• _The request_: Your task is to quote the listing below exactly, beginning with its first line and ending on the line bearing "COVE_RADIUS = 3.6".
* Begin *
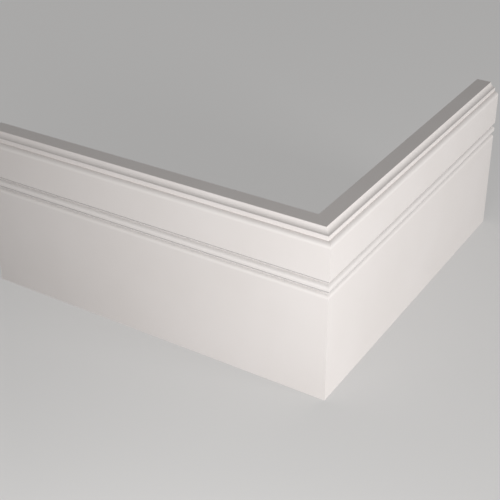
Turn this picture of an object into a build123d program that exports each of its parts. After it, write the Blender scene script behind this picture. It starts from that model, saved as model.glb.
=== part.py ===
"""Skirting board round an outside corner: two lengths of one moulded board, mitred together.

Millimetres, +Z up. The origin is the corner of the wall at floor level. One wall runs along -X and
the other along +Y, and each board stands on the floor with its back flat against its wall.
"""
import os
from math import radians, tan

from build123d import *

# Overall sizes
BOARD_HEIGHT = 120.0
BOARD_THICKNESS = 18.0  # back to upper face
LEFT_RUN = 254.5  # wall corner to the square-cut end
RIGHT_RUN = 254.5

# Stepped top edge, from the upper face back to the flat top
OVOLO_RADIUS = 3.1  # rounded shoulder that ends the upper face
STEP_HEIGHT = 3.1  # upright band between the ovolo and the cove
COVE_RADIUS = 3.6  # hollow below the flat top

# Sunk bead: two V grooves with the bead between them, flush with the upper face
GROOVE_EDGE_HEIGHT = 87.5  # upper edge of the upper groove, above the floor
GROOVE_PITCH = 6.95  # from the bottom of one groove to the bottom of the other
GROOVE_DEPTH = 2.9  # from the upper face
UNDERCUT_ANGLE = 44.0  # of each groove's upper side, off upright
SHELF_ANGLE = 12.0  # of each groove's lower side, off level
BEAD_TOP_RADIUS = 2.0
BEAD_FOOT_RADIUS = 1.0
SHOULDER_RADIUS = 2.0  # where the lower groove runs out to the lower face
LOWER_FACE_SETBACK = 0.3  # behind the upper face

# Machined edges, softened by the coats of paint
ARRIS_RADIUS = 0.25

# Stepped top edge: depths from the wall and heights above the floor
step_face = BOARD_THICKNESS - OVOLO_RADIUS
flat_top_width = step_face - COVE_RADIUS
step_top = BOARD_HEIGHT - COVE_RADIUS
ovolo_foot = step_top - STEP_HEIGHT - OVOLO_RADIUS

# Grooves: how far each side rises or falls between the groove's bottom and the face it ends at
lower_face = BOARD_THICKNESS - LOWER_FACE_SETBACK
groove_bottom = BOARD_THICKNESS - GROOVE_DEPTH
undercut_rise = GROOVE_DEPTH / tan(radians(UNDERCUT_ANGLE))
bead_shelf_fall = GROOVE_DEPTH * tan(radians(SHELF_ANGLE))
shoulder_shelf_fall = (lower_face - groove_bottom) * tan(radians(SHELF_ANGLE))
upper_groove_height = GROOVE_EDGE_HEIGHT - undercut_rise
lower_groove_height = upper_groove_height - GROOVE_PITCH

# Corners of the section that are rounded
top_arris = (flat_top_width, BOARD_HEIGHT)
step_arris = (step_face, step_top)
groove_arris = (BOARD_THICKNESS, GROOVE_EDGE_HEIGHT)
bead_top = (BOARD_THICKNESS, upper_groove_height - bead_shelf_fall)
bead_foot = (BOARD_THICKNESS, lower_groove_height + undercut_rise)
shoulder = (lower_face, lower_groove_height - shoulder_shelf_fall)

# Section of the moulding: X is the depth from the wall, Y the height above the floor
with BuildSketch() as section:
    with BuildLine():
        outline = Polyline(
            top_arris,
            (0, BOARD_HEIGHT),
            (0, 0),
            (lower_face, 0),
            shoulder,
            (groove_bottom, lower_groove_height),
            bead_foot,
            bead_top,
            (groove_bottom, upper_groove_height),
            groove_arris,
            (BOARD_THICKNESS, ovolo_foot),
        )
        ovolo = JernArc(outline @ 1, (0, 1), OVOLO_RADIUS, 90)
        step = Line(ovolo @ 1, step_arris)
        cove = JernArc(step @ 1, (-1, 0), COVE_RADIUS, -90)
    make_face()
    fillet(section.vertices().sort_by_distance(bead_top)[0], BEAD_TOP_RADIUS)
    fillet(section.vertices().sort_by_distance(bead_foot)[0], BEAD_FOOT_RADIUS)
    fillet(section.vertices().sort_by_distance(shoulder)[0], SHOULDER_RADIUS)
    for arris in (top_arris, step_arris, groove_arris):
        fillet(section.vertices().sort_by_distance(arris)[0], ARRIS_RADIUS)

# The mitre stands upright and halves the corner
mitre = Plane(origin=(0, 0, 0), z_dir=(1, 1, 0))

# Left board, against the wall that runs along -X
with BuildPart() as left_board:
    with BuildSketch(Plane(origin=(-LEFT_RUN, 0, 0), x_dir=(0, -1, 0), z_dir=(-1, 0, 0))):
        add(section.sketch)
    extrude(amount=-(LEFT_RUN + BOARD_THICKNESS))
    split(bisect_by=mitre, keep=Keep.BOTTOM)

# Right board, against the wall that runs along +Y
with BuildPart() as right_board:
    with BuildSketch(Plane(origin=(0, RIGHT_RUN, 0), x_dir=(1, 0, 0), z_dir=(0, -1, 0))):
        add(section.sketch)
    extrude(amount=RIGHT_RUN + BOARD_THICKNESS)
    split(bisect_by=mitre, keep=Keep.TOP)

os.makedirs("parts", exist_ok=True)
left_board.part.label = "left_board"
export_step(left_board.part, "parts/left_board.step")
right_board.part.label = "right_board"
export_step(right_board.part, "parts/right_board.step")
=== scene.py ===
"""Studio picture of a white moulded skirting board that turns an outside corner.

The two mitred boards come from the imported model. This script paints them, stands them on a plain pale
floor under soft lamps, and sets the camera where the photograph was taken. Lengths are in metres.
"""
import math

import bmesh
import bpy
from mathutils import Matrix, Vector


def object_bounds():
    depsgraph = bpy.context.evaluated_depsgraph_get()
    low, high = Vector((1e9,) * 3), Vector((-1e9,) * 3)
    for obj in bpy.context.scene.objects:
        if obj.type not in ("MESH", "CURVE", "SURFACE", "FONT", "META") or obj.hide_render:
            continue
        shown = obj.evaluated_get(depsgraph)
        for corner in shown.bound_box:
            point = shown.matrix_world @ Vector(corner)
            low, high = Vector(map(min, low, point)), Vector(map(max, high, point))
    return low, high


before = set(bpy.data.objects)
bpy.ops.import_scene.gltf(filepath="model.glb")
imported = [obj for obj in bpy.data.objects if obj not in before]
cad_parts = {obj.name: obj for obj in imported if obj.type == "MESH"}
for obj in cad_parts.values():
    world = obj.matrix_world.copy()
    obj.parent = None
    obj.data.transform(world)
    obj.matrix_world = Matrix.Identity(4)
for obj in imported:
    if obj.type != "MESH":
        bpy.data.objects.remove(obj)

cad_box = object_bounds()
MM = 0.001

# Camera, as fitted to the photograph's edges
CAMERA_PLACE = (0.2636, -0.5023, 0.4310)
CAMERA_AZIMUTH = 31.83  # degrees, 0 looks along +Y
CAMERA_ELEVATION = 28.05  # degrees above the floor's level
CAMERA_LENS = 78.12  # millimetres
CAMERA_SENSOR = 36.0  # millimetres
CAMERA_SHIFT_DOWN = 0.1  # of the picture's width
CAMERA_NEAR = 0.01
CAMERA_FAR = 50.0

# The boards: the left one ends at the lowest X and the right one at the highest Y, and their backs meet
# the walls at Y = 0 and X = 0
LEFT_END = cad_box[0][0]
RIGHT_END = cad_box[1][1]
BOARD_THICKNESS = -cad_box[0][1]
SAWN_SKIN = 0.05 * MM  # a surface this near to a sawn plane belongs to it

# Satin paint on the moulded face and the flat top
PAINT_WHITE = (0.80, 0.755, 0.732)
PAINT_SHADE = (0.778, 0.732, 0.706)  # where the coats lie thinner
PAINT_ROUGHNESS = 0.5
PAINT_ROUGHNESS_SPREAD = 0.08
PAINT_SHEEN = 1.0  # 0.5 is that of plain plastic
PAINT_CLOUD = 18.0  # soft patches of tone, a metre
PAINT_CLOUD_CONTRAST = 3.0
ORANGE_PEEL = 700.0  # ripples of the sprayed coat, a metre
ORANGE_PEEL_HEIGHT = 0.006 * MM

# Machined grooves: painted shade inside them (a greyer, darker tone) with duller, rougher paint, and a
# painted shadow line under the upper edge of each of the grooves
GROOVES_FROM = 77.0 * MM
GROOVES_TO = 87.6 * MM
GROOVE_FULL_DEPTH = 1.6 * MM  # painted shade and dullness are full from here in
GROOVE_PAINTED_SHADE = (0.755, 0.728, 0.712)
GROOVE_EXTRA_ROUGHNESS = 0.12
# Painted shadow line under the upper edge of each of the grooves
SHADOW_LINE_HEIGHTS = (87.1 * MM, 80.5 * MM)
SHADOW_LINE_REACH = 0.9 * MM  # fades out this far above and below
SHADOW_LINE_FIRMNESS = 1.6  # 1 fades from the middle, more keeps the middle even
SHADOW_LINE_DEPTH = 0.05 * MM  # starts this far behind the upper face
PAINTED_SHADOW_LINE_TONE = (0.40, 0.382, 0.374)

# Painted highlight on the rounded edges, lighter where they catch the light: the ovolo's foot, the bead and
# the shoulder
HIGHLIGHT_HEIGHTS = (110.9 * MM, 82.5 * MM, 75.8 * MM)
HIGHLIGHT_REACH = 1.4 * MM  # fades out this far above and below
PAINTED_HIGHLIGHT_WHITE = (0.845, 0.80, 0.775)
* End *
• _Solution to this task_:
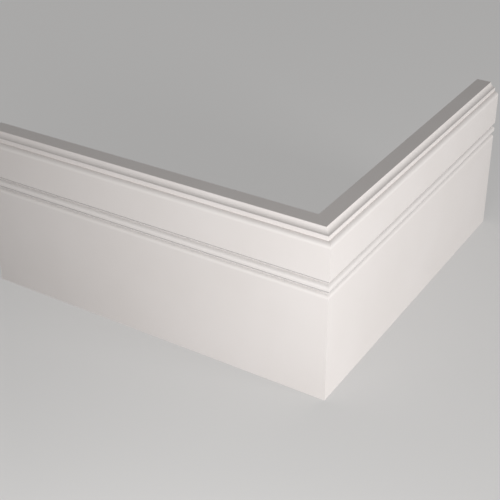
Turn this picture of an object into a build123d program that exports each of its parts. After it, write the Blender scene script behind this picture. It starts from that model, saved as model.glb.
=== part.py ===
"""Skirting board round an outside corner: two lengths of one moulded board, mitred together.

Millimetres, +Z up. The origin is the corner of the wall at floor level. One wall runs along -X and
the other along +Y, and each board stands on the floor with its back flat against its wall.
"""
import os
from math import radians, tan

from build123d import *

# Overall sizes
BOARD_HEIGHT = 120.0
BOARD_THICKNESS = 18.0  # back to upper face
LEFT_RUN = 254.5  # wall corner to the square-cut end
RIGHT_RUN = 254.5

# Stepped top edge, from the upper face back to the flat top
OVOLO_RADIUS = 3.1  # rounded shoulder that ends the upper face
STEP_HEIGHT = 3.1  # upright band between the ovolo and the cove
COVE_RADIUS = 3.6  # hollow below the flat top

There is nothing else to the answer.